Some charger ICs have an additional internal time-out counter, meaning that if the current has not fallen below 1/10 of nominal charging current after a given amount of time, the charging will just stop. I don't know whether the TP4056 has this feature. If it does, it would just shut down the load automatically after a while if said load exceeds the threshold current.

Another issue with this setup is that if your load is not a constant current load, the charging current to the battery will effectively vary over time, which is not optimal either.

Just putting the load in parallel with the battery is a bad idea overall in general and should be done only with extra care. You should preferably add some kind of switch-over circuitry to power a load while charging.

[santoshgurral]

Ok
If TPS4056 IC does not terminate charging? How about DW01A IC why does not it protect from overcharging as it is present on this board?

Thanks
Santosh

[magic]

Normal charging process it to charge the cell up to 4.2V and maintain it at that voltage for a short time, the usual rule being until charging current decreases 10x. After termination of charging, cell voltage quickly falls down some tens of mV even under no load.

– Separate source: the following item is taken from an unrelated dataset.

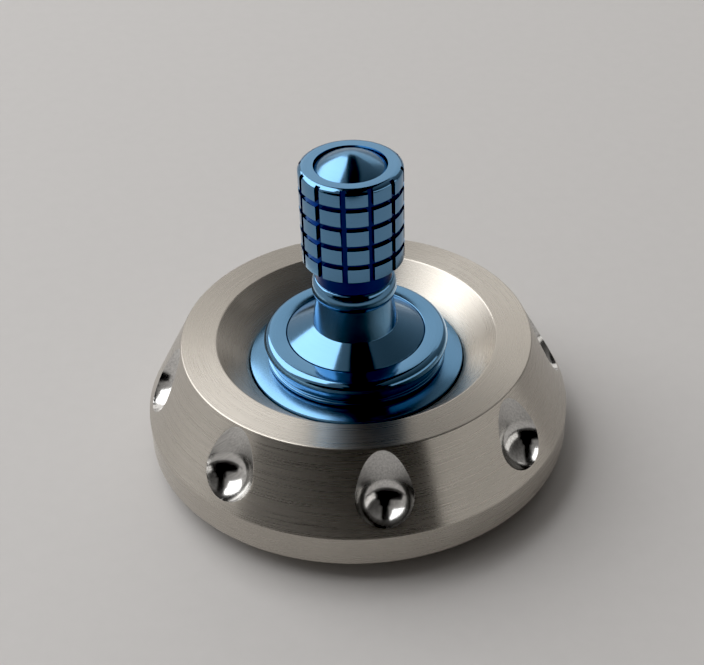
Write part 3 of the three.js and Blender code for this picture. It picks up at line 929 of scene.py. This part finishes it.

I'm not entirely sure but I think that continuing charging at 4.2V for longer time causes slow degradation of the cell. If a TP4056 charger is used with 100mA load connected to the cell, it will keep the cell at 4.2V forever.

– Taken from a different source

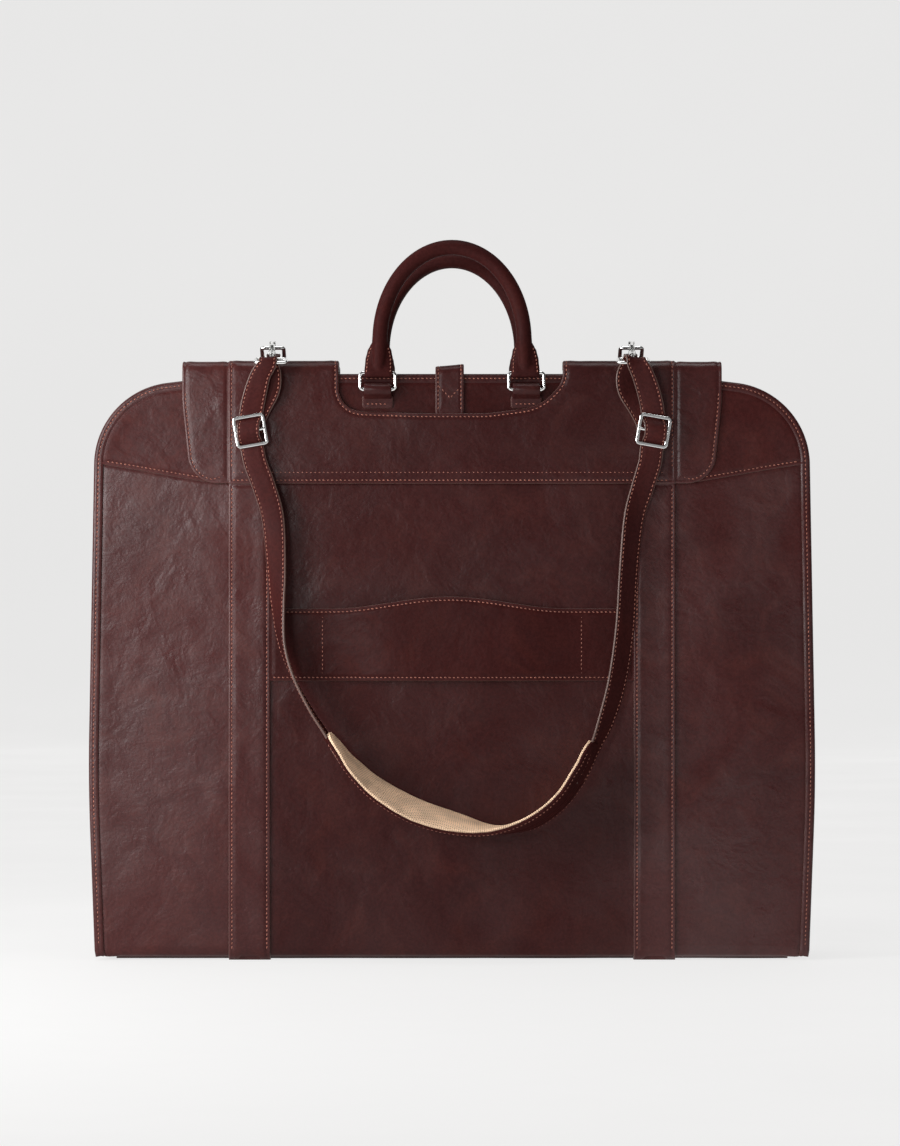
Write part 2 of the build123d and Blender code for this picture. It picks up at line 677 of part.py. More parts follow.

DW01A only disconnects the cell if voltage exceeds 4.3V. TP4056 never outputs that kind of voltage.

[Peabody]

The DW01 protects against excessive charging voltage/current.  It does not limit the charging time so long as the charging voltage stays at 4.2V and current is greater than 100mA (or whatever value is determined by the charge current setting resistor).  But a LIPO supplied with 4.2V continuously will eventually swell up and possibly catch fire or explode.

What's needed is an added "load sharing" circuit which supplies the charger and the load separately so charging may properly proceed to shutdown.  The circuit consist of a P-channel mosfet, a diode, and a resistor.  Here's a datasheet that goes into it in detail.  Notice that the mosfet is oriented in an unusual way so the body diode protects the battery from the 5V supply.

http://ww1.microchip.com/downloads/en/AppNotes/01149c.pdf

And attached is a drawing showing such a circuit for a 5V Arduino powered by an 18650.

[santoshgurral]

Thanks @Peabody

So even the 2S or 3S BMS boards(see attached image) can not terminate the charging if the load is >1/10 of the charge current?

Thanks
Santosh

[santoshgurral]

as per the PDF, you shared @Peabody page5 Q1(PMOS) is off and no current flows from the battery to Load. But there is still a path from battery to load through MOSFETs body diode. Please see the attached image. so how is this taken care of? I mean, if there is a current flow through body diode and if that is more than 1/10 of charging current how will charging terminate?

Thanks
Santosh

[Peabody]

So even the 2S or 3S BMS boards(see attached image) can not terminate the charging if the load is >1/10 of the charge current?

I don't know anything about multi-S battery charging.  Maybe someone familiar with those modules can help.

[Peabody]

as per the PDF, you shared @Peabody page5 Q1(PMOS) is off and no current flows from the battery to Load. But there is still a path from battery to load through MOSFETs body diode. Please see the attached image. so how is this taken care of? I mean, if there is a current flow through body diode and if that is more than 1/10 of charging current how will charging terminate?

If USB is not supplying power, the mosfet will always be fully on, so the body diode is bypassed.

If USB *is* supplying power, the mosfet will be off, and the body diode will be reverse biased, so no current will flow through it.  If the charger is putting out 4.2V to the battery, the cathode side of the body diode would have to be less than about 3.6V before any current would flow from the battery to the load.  But the voltage there is about 4.4V (the 5V USB supply minus the .6V drop across the 1N4001).  So, as I say, the body diode is reverse biased.

So basically, the body diode is oriented to prevent the 4.4V from flowing back into the battery when USB is plugged in.  When USB is not plugged in, the mosfet is on and the body diode is bypassed, so it doesn't matter which direction it's pointing.